N'est-ce pas là de la poésie pure ? 
Un autre aurait dit :
- Allez, debout là-n'dans !
Roan, non. Roan est un poète, et pour les poètes, les yeux s'allument. Ne m'a-t-il pas dit un jour :
- On peut pas se regarder dans une glace à la fraise !
Et j'en suis encore à réfléchir pour tenter de saisir le sens de cette pensée profonde.
J'ai remarqué que c'est la nourriture qui alimentait (si j'ose dire) le plus son inspiration poétique. Pas plus tard qu'assez récemment encore, comme nous étions à table et qu'il y avait du boudin, il énonça cette grave sentence :
- Moi j'aime pas le boudin alors je vais bouder.
Ce qui est, reconnaissons-le, assez classique. Mais comme je demandais à ma jeune et charmante épouse :
- S'te plaît, tu veux bien m'passer l'pinard ?
Il ajouta en un fantastique retournement second-degresque :
- Les épinards non plus, j'aime pas ça.
Mais tout ça n'est rien auprès de cette merveille, d'un symbolisme lyrique digne de Stéphane Mallarmé. Comme sa mère annonçait qu'elle avait l'intention de planter des tomates et du basilic, Roan ajouta :
- Pendant que tu y es, plante aussi de la mozzarella.
Ciel, que de bonheur ne me donne-t-il pas, me dis-je parfois en écrasant furtivement une larme de tendresse sous mon talon gauche...
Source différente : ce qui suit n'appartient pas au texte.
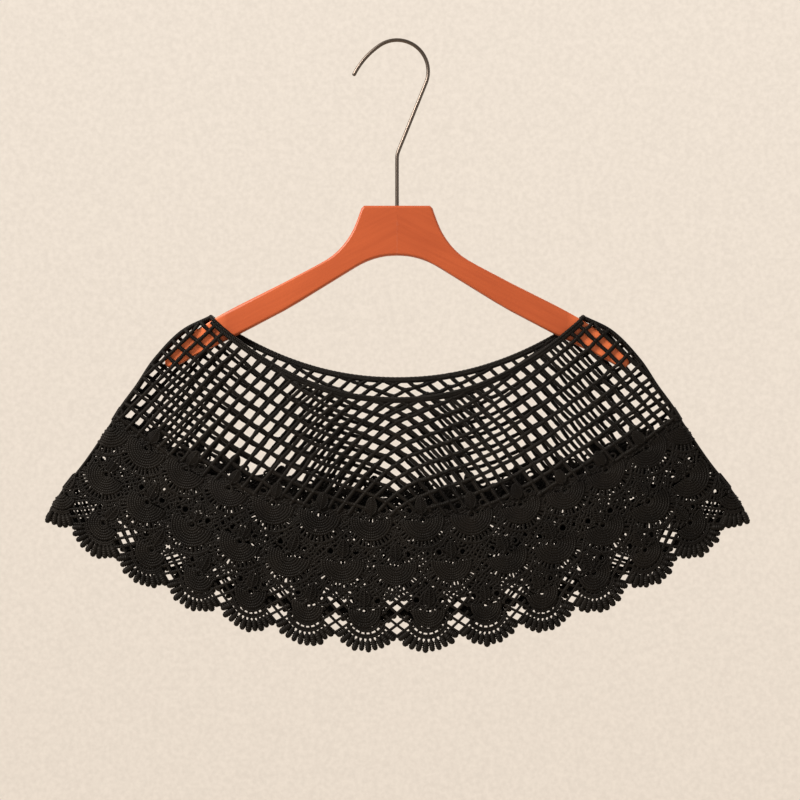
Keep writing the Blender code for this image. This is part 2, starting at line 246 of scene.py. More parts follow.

Juste avant les vacances, il me posait souvent cette énigmatique question :
- Tu vas pas à ton pellier, Pap ?
Les premières fois, j'éludais gentiment par un astucieux :
- Tu veux pas arrêter de m'emmerder cinq minutes ?
Jusqu'au jour où j'ai tout de même voulu savoir ce qu'il entendait exactement par là.
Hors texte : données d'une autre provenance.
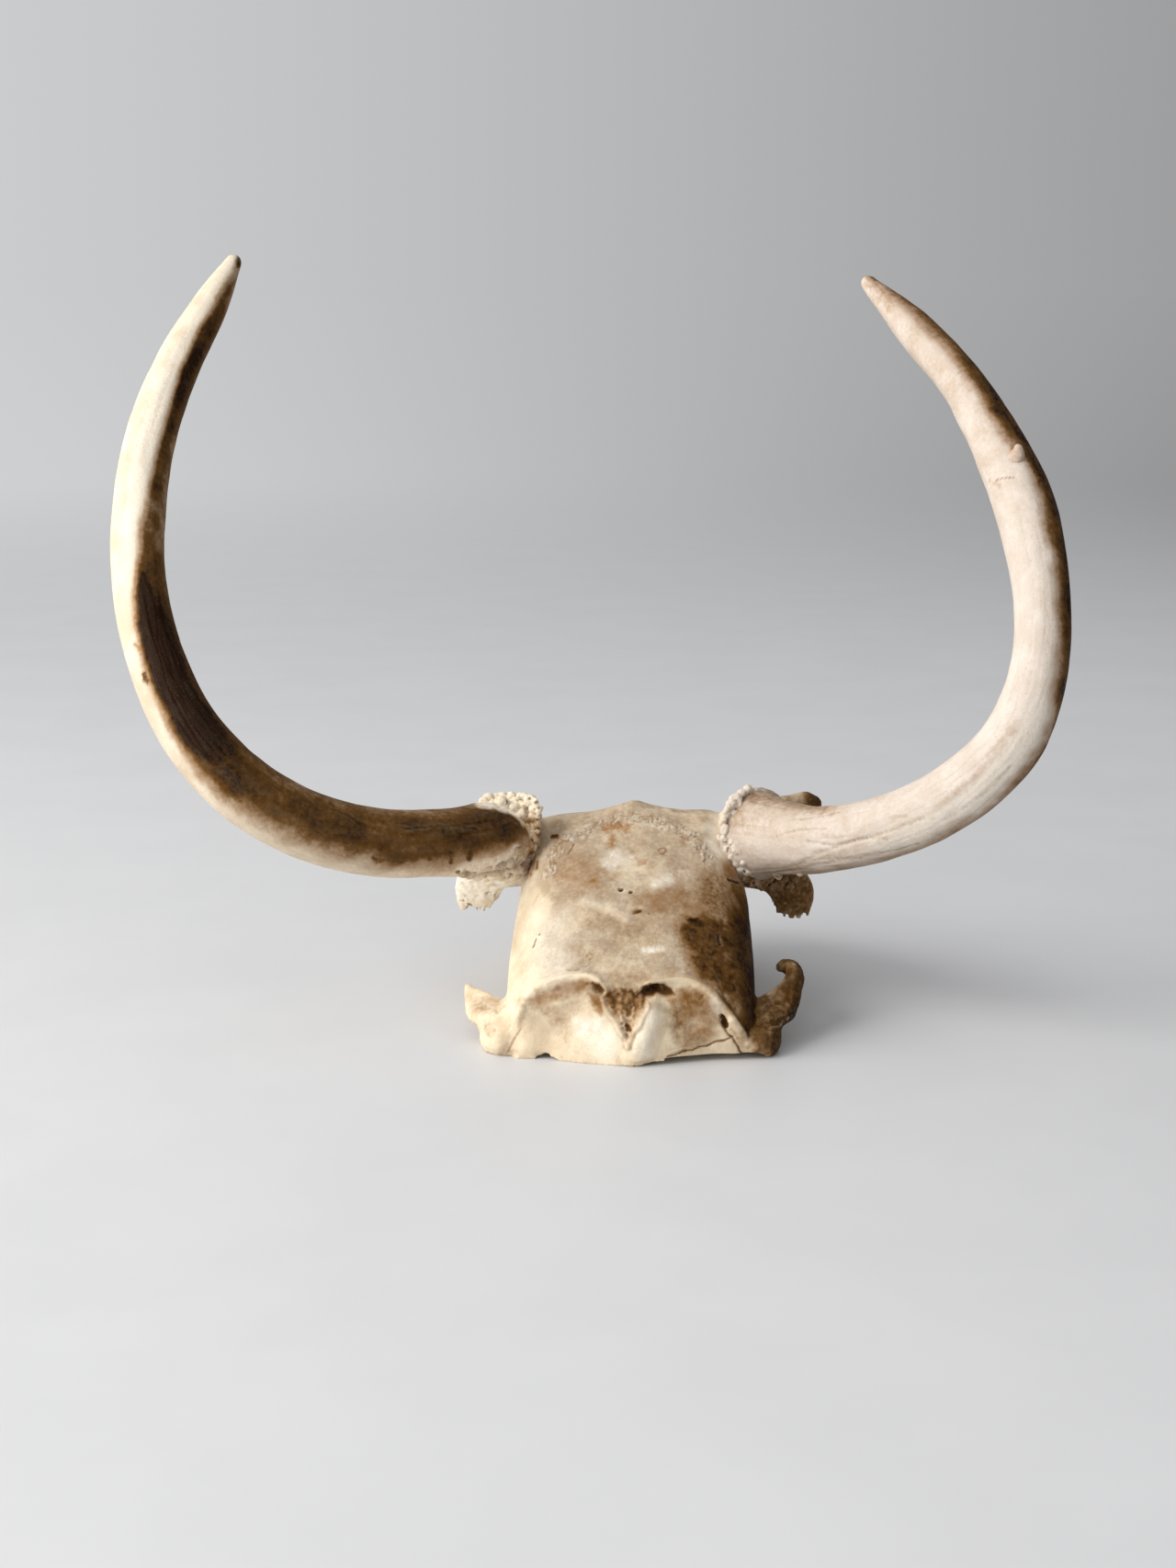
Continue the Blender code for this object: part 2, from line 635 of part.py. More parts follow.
def build_skull(parts, tools):
    """The whole skull cap before it is parted."""
    count = int(round((SKULL_FRONT - SKULL_REAR) / STATION_STEP)) + 1
    stations = np.linspace(SKULL_REAR, SKULL_FRONT, count)
    skull = loft("skull", [skull_ring(float(y)) for y in stations], parts)

    levels = [row[0] for row in OCCIPUT]
    plate = loft("occiput", [occiput_ring(z) for z in levels], tools)
    skull = absorb(skull, plate, "UNION", parts)

    crest = path_at(list(CREST) + [(-x, y, z, r) for x, y, z, r in CREST[-2::-1]], CREST_STEP)
    ridge = tube("crest", crest[:, :3], crest[:, 3], CREST_SIDES, tools)
    skull = absorb(skull, ridge, "UNION", parts)
    knob = path_at(PROTUBERANCE, PROTUBERANCE_STEP)
    boss = tube("boss", knob[:, :3], knob[:, 3], PROTUBERANCE_SIDES, tools)
    skull = absorb(skull, boss, "UNION", parts)

    for side in (-1.0, 1.0):
        bpy.ops.mesh.primitive_uv_sphere_add(segments=14, ring_count=8, radius=1.0)
        lobe = bpy.context.object
        centre = (side * MASTOID_CENTRE[0], MASTOID_CENTRE[1], MASTOID_CENTRE[2])
        for vert in lobe.data.vertices:
            vert.co = Vector([(c + r * v) * MM for c, r, v in zip(centre, MASTOID_RADII, vert.co)])
        skull = absorb(skull, lobe, "UNION", parts)
    for rows in (ZYGOMATIC_LEFT, ZYGOMATIC_RIGHT, ORBIT_HORN_LEFT, ORBIT_HORN_RIGHT):
        skull = absorb(skull, process("process", rows, tools), "UNION", parts)
    for beam in (BEAM_LEFT, BEAM_RIGHT):
        skull = absorb(skull, pedicle(beam, tools), "UNION", parts, CAP_SOLVER)

    for rows in (BRAIN_CAVITY, NASAL_CAVITY):
        hollow = loft("hollow", [cavity_ring(*row) for row in rows], tools)
        skull = absorb(skull, hollow, "DIFFERENCE", parts, CAP_SOLVER)

    rise = (REACH - FRONT_LIFT_START) * FRONT_LIFT_SLOPE
    underside = (
        (-REACH, -REACH), (REACH, -REACH), (REACH, rise), (FRONT_LIFT_START, 0.0), (-REACH, 0.0),
    )
    saw = prism("saw", underside, "x", -REACH, REACH, 0.0, tools)
    skull = absorb(skull, saw, "DIFFERENCE", parts, CAP_SOLVER)
    for low, high, height in (RELIEF_RIGHT, RELIEF_LEFT):
        outline = (
            (low, -RELIEF_DROP), (high, -RELIEF_DROP),
            (high - RELIEF_TAPER, height), (low + RELIEF_TAPER, height),
        )
        relief = prism("relief", outline, "y", -REACH, RELIEF_FRONT, 0.0, tools)
        skull = absorb(skull, relief, "DIFFERENCE", parts, CAP_SOLVER)
    notch = prism("notch", NASAL_NOTCH, "z", -REACH, REACH, 0.0, tools)
    return absorb(skull, notch, "DIFFERENCE", parts, CAP_SOLVER)


def burr_axis(beam):
    """Centre of the burr and the outward direction of the antler there."""
    centre = np.array(beam[0][:3])
    heading = np.array(beam[1][:3]) - centre
    return centre, heading / np.linalg.norm(heading)


def pedicle(beam, coll):
    """Bony stalk from the frontal bone to the burr, its end square to the antler."""
    centre, heading = burr_axis(beam)
    side = math.copysign(1.0, centre[0])
    face = centre - heading * (BURR_HALF_THICKNESS + SUTURE_GAP)
    neck = face - heading * PEDICLE_NECK
    root = np.array([side * PEDICLE_ROOT[0], PEDICLE_ROOT[1], PEDICLE_ROOT[2]])
    points = [root + (neck - root) * t for t in np.linspace(0.0, 1.0, PEDICLE_RINGS)] + [face]
    radii = [PEDICLE_RADIUS + PEDICLE_FLARE * (t - 1.0) for t in np.linspace(0.0, 1.0, len(points))]
    return tube("pedicle", points, radii, PEDICLE_SIDES, coll)


def burr(name, beam, radius, grow, coll):
    """Knobbed ring at the foot of the antler: a disc with a rounded, lumpy edge."""
    centre, heading = burr_axis(beam)
    side = np.cross(heading, (0.0, 0.0, 1.0))
    side = side / np.linalg.norm(side)
    other = np.cross(side, heading)
    rings = []
    for along, share in BURR_PROFILE:
        ring = []
        for j in range(BURR_SEGMENTS):
            angle = 2.0 * math.pi * j / BURR_SEGMENTS
            knob = 0.55 * math.sin(BURR_KNOBS * angle) + 0.45 * math.sin(BURR_WAVES * angle + 1.3)
            reach = radius * share + BURR_KNOB_HEIGHT * knob * share + grow
            offset = side * math.cos(angle) + other * math.sin(angle)
            depth = along * (BURR_HALF_THICKNESS + grow)
            ring.append(centre + heading * depth + offset * reach)
        rings.append(ring)
    return loft(name, rings, coll)


def beam_solid(name, beam, grow, coll):
    """Curved main beam with a rounded tip, starting square at the burr's outer face."""
    centre, heading = burr_axis(beam)
    path = path_at(beam, BEAM_STEP)
    points = path[:, :3]
    radii = path[:, 3] * 0.5 + grow
    foot = centre + heading * (BURR_HALF_THICKNESS + SUTURE_GAP - grow)
    collar = foot + heading * BEAM_COLLAR
    keep = [i for i, p in enumerate(points) if float((p - collar) @ heading) > BEAM_COLLAR]
    ending = points[-1] - points[-2]
    tip = points[-1] + ending / np.linalg.norm(ending) * TIP_LENGTH
    points = np.vstack([foot, collar, points[keep], tip])
    radii = np.concatenate([radii[[0, 0]], radii[keep], radii[-1:] * TIP_SHARE])
    return tube(name, points, radii, BEAM_SIDES, coll)


def branch(name, rows, neighbours, parts, tools):
    """Short tine set against its beam, with a fine gap."""
    path = path_at(rows, BRANCH_STEP)
    solid = tube(name, path[:, :3], path[:, 3], BRANCH_SIDES, tools)
    for make in neighbours:
        solid = absorb(solid, make(), "DIFFERENCE", parts)
    return solid


def bone_material(name, look):
    """Bone or antler with its own colour and roughness."""
    mat = bpy.data.materials.new(name)
    mat.use_nodes = True
    shader = mat.node_tree.nodes["Principled BSDF"]
    shader.inputs["Base Color"].default_value = (look[0], look[1], look[2], 1.0)
    shader.inputs["Roughness"].default_value = look[3]
    shader.inputs["Metallic"].default_value = 0.0
    mat.diffuse_color = (look[0], look[1], look[2], 1.0)
    return mat


def finish(obj, name, look):
    """Name, clean and shade one sub-part."""
    obj.name = name
    obj.data.name = name
    clean(obj)
    obj.data.materials.clear()
    obj.data.materials.append(bone_material(name + "_surface", look))
    obj.data.shade_smooth()
    obj.data.set_sharp_from_angle(angle=math.radians(40.0))


def side_block(low, high):
    """Plan outline that takes one side of the midline."""
    return ((low, -REACH), (high, -REACH), (high, REACH), (low, REACH))


def coronal_outline():
    """Plan of the frontal region, behind an arched suture."""
    points = [(-REACH, REACH), (-REACH, CORONAL_SIDE)]
    for i in range(CORONAL_STEPS + 1):
        u = 2.0 * i / CORONAL_STEPS - 1.0
        y = CORONAL_CENTRE - (CORONAL_CENTRE - CORONAL_SIDE) * u * u
        points.append((u * CORONAL_HALF_WIDTH, y))
    return points + [(REACH, CORONAL_SIDE), (REACH, REACH)]


def part_bones(skull, parts, tools):
    """Split the skull cap into its bones along the sutures."""
    def cut(rest, outline, axis, low, high, name):
        return peel(rest, lambda g: prism("c", outline, axis, low, high, g, tools), name, parts)

    occipital, skull = cut(skull, OCCIPITAL_SUTURE, "y", -REACH, OCCIPITAL_FRONT, "occipital")
    finish(occipital, "occipital", BONE_BROWN)
    for label, side in SIDES:
        low, high = sorted((side * SQUAMOUS_INNER, side * REACH))
        name = "temporal_" + label
        temporal, skull = cut(skull, SQUAMOUS_SUTURE, "x", low, high, name)
        finish(temporal, name, BONE_CREAM)
    middle = side_block(-REACH, -SUTURE_GAP * 0.5)
    halves = cut(skull, middle, "z", -REACH, REACH, "half")
    for (label, side), half in zip(SIDES, halves):
        low, high = sorted((-side * ORBIT_WALL_INNER, side * ORBIT_WALL_OUTER))
        wall, half = cut(half, ORBIT_SUTURE, "x", low, high, "orbit_wall")
        frontal, parietal = cut(half, coronal_outline(), "z", -REACH, REACH, "frontal")
        finish(wall, "orbit_wall_" + label, BONE_CREAM)
        finish(frontal, "frontal_" + label, BONE_CREAM)
        finish(parietal, "parietal_" + label, BONE_GREY)


def build_antler(label, beam, radius, brow, look, parts, tools):
    """Burr, main beam and brow tine of one side."""
    ring = burr("burr", beam, radius, 0.0, parts)
    finish(ring, "burr_" + label, BURR_CREAM)
    shaft = beam_solid("beam", beam, 0.0, parts)
    finish(shaft, "beam_" + label, look)
    neighbours = (
        lambda: beam_solid("c", beam, SUTURE_GAP, tools),
        lambda: burr("c", beam, radius, SUTURE_GAP, tools),
    )
    tine = branch("brow", brow, neighbours, parts, tools)
    finish(tine, "brow_tine_" + label, BURR_CREAM)


def main():
    clear_scene()
    parts = make_collection("deer_skull")
    tools = make_collection("cutters")
    skull = build_skull(parts, tools)
    for beam, radius in ((BEAM_LEFT, BURR_RADIUS_LEFT), (BEAM_RIGHT, BURR_RADIUS_RIGHT)):
        seat = burr("seat", beam, radius, SEAT_GAP, tools)
        skull = absorb(skull, seat, "DIFFERENCE", parts, CAP_SOLVER)
        room = beam_solid("room", beam, SUTURE_GAP, tools)
        skull = absorb(skull, room, "DIFFERENCE", parts, CAP_SOLVER)
    part_bones(skull, parts, tools)

    build_antler("left", BEAM_LEFT, BURR_RADIUS_LEFT, BROW_LEFT, ANTLER_BROWN, parts, tools)
    build_antler("right", BEAM_RIGHT, BURR_RADIUS_RIGHT, BROW_RIGHT, ANTLER_PALE, parts, tools)
    beside = (lambda: beam_solid("c", BEAM_RIGHT, SUTURE_GAP, tools),)
    stub = branch("stub", TINE_STUB, beside, parts, tools)
    finish(stub, "tine_stub_right", BONE_CREAM)


main()
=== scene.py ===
"""Looks for the deer skull cap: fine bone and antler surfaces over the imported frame.

Sizes in the tables are millimetres. Marks on the bone are placed by rays from the photo's
camera, given as pixels of its 1280 x 1707 frame, and they stay on the surface they hit.
"""

import math
from itertools import product

import bmesh
import bpy
import numpy as np
from mathutils import Matrix, Vector
from mathutils.bvhtree import BVHTree


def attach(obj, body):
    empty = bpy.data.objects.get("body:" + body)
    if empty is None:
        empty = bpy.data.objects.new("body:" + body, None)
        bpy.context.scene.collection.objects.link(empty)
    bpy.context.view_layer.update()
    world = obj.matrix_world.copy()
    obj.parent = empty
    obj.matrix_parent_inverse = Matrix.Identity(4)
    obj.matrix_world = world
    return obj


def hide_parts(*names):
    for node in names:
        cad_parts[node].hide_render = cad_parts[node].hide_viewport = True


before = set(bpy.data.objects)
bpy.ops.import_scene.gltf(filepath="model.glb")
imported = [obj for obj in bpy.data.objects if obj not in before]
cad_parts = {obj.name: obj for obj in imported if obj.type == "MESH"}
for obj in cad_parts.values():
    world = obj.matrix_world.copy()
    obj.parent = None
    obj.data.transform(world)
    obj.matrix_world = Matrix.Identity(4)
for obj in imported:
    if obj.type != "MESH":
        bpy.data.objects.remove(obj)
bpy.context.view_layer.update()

MM = 0.001
BONE_VOXEL = 0.45
BURR_VOXEL = 0.34
# Painted marks that every skin carries: stains, and in places painted shade (umber, tan, grey) and painted
# light (chalk).
CHANNELS = ("tan", "umber", "chalk", "amber", "grey", "rough", "grain")

# Camera of the photo: place in mm, pitch down and turn in degrees, focal length in pixels.
CAMERA = np.array([15.424, -781.96, 249.0])
CAMERA_PITCH = 11.38
CAMERA_TURN = 2.1
FOCAL = 2750.0
PHOTO = (1280, 1707)
PIXELS_PER_MM = 3.3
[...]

- Qu'est-ce que tu entends exactement par un pellier ?
Il se mit à hurler :
- Mais pourquoi tu vas pas à ton pellier ?! Nous, on va à notre pellier ! Maman, pourquoi Pap il va pas à son pellier !
J'ai compris après coup qu'ils partaient tous en vacances à Montpellier.
Une autre fois, nous étions toute une bande à parler cinéma et nous nous aperçûmes que l'un d'entre nous n'avait même pas vu "Le Parrain", hé ! Ouah le nul...! Il a même pas vu "Le Parrain" ! Et de se moquer de cet ignare inculte qui n'avait même pas vu "Le Parrain" ! Et Roan se joignit au choeur en faisant aussi ha-hou les cornes ! Il a même pas vu Nils...! (le parrain de Roan s'appelle Nils).
La dernière fois qu'il m'a sortie m'a scié à la base :
- Le gras-double, c'est du gras-simple multiplié par six et divisé par deux.
Plus tard, j'ai trouvé sous son oreiller un livre de pensées de Pierre Dac dont une page était cornée. L'astuce du gras-double était de Pierre Dac.
Vous parlez d'un petit enfoiré, il pompe des citations dans des bouquins de philo et les ressort, l'air de rien, comme si elles étaient de lui ! Si ça se trouve :
- On peut pas se regarder dans une glace à la fraise, c'est de Kierkegaard ! J'aurais jamais cru ça de lui.